A Dense Reward View on Aligning Text-to-Image Diffusion with Preference
Shentao Yang, Tianqi Chen, Mingyuan Zhou
TL;DR
This work reframes text-to-image diffusion alignment with user preference as a dense reward learning problem over the diffusion reverse chain. By introducing temporal discounting with $\gamma<1$, the method emphasizes early steps that shape high-level image structure, and derives a tractable Bradley–Terry–style loss that avoids explicit trajectory rewards. The approach is implemented in an off-policy, LoRA-enabled setup and is shown to outperform trajectory-level baselines on single and multi-prompt tasks, both quantitatively (ImageReward, Aesthetic) and qualitatively (trajectory analyses, human win rates). The results suggest that dense, per-step guidance aligns generations more efficiently and effectively with user preferences, with potential extensions to real human feedback and broader diffusion-based modalities.
Abstract
Aligning text-to-image diffusion model (T2I) with preference has been gaining increasing research attention. While prior works exist on directly optimizing T2I by preference data, these methods are developed under the bandit assumption of a latent reward on the entire diffusion reverse chain, while ignoring the sequential nature of the generation process. This may harm the efficacy and efficiency of preference alignment. In this paper, we take on a finer dense reward perspective and derive a tractable alignment objective that emphasizes the initial steps of the T2I reverse chain.
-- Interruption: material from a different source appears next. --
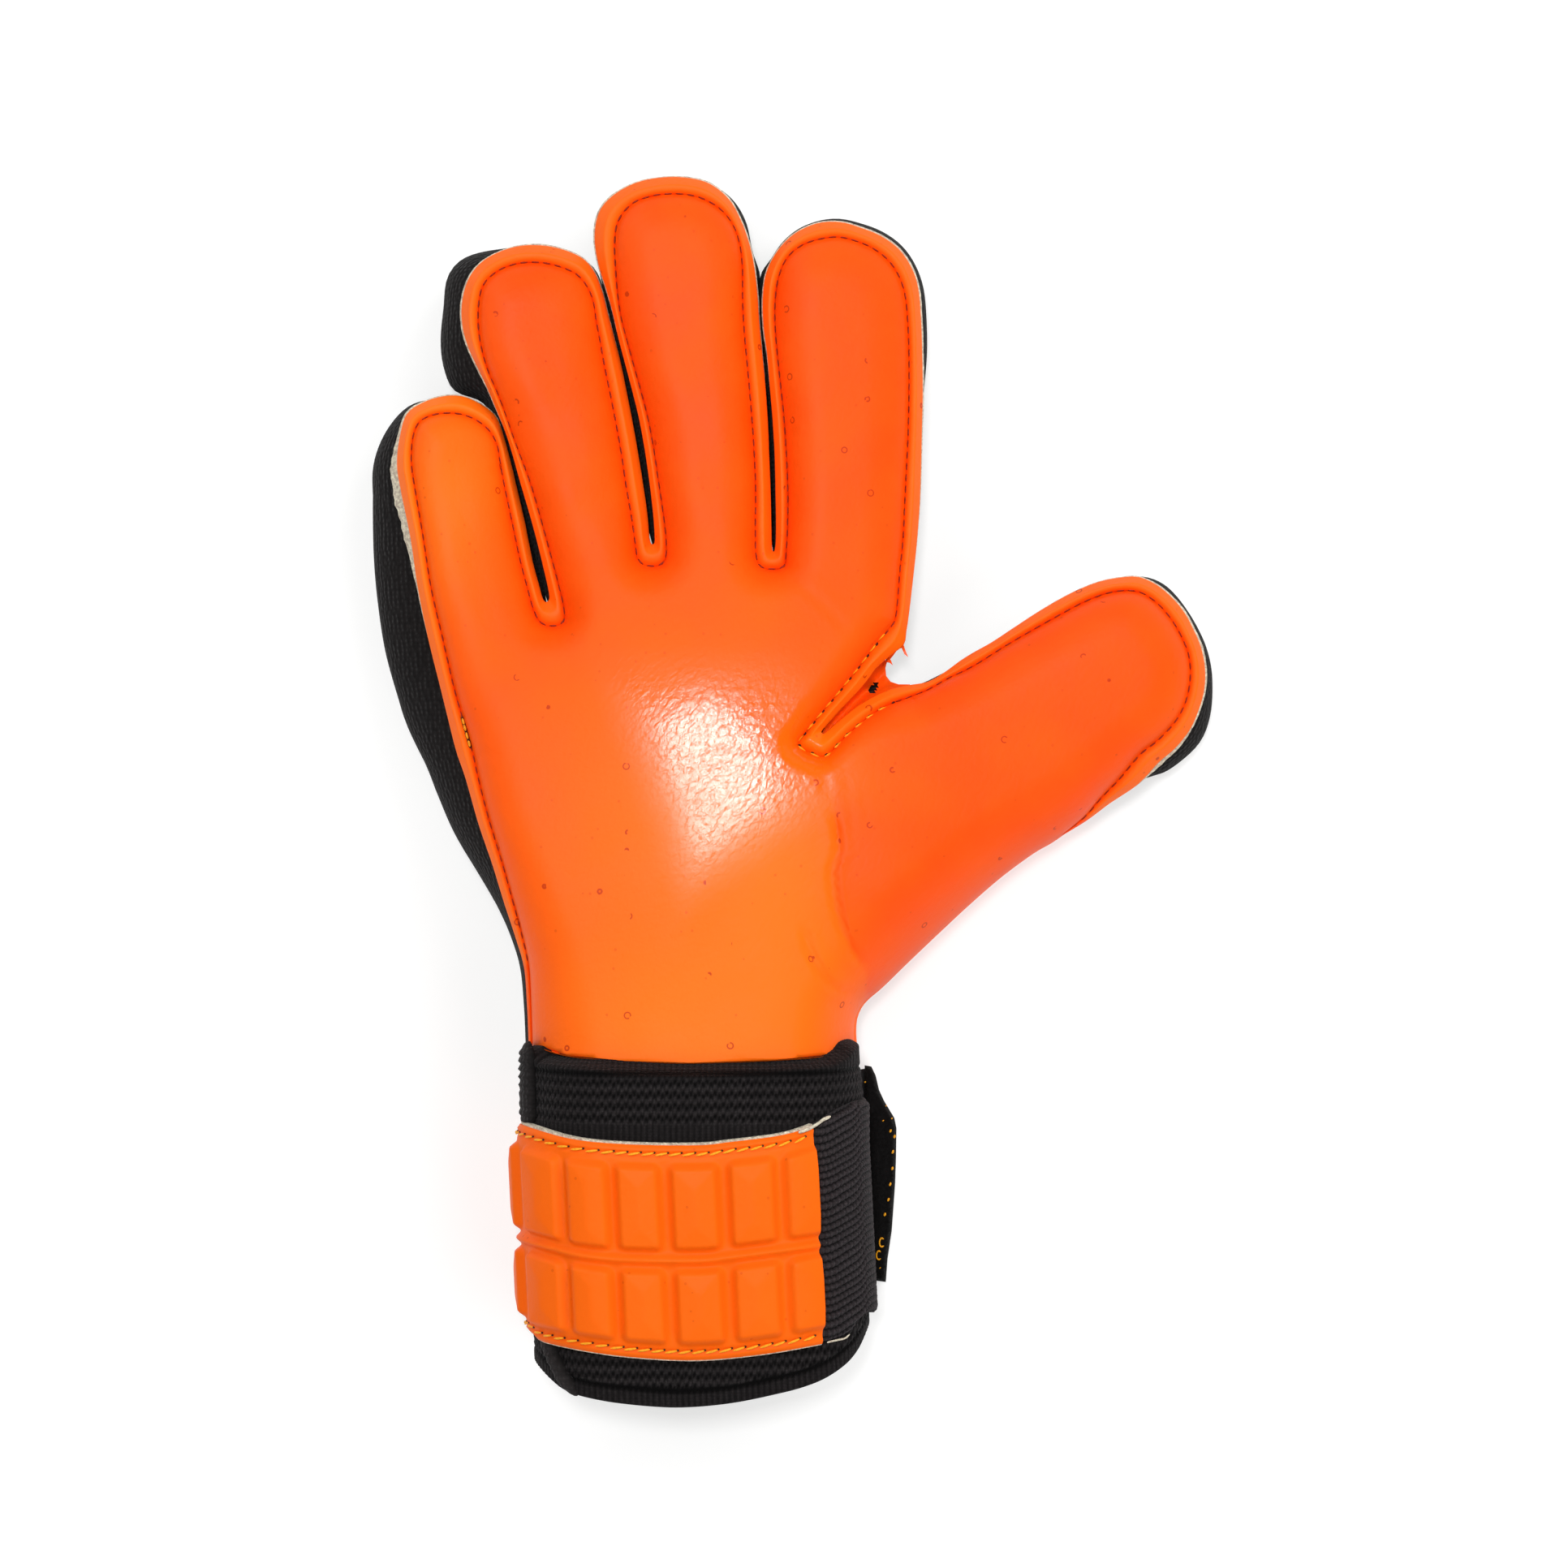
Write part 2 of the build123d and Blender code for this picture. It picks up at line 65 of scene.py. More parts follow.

In particular, we introduce temporal discounting into DPO-style explicit-reward-free objectives, to break the temporal symmetry therein and suit the T2I generation hierarchy. In experiments on single and multiple prompt generation, our method is competitive with strong relevant baselines, both quantitatively and qualitatively. Further investigations are conducted to illustrate the insight of our approach.